The impact of CRS microscopy can already be heard loud and clear in the area of lipid biology and lipid-related diseases. The fast imaging capabilities of the CRS microscope have enabled researchers to look at, for instance, intestinal lipid absorption and myelin-related neurodegenerate diseases in live animal models, in addition to lipid metabolism studies in live microorganisms.6 Such studies were unthinkable with conventional Raman techniques. But the ramifications of CRS microscopy are by no means limited to the field of lipid biology. For example, real-time CRS imaging has also opened the door toward the direct visualization of topically applied agents to human skin, a capability new to the field of biomedical imaging and with potentially large implications for drug development. In addition, CRS microscopy has shown promise as a fast histopathological tool. By providing contrast similar to what can be obtained with conventional histochemical staining protocols, CRS methods are offering an in vivo alternative to standard invasive histological methods. Broadband CRS methods add further colors to this palette, and show promise as rapid tools for chemical mapping of cells and tissues with an expanded sensitivity to a larger set of biochemical compounds.

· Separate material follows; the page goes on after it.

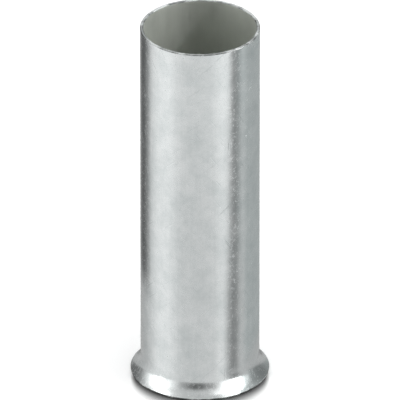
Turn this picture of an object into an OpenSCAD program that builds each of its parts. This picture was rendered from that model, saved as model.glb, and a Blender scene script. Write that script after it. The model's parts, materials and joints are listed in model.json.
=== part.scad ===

With important biomedical applications coming to fruition, the mutual interaction between CRS technique development and applications has become even stronger. The prospect of using CRS imaging as a diagnostic tool in a clinical setting has spurred new advances in compact ultrafast lasers and miniaturization of nonlinear Raman probes. Important applications, such as intravital imaging of lipid-rich plaques in arterial disease, form a constant driving source for further technological improvement and are a constant reminder of the vast implications of the coherent Raman interaction.
In this special section, we have tried to capture some of the diversity and dynamism of the field of coherent Raman imaging. The papers in this section cover a wide variety of topics. Several papers illuminate exciting developments in light-source technologies, microscope design, multimodality integration, and real-time scanning techniques. This issue also contains papers that discuss new multivariate analysis approaches for CARS imaging applications. The technical issues concerning imaging in turbid media are found herein as well, along with detailed CARS imaging studies of bioengineered tissues. Finally, it includes several exciting CRS biological imaging studies, ranging from lipid interactions in monocytes to imaging applications in neurodegenerate disease, arterial disease, and brain tumor analysis. Together, these papers sketch a timely portrait of the state-of-the-art of the CRS technology and illustrate its role as a young, yet vital player in the field of biomedical imaging.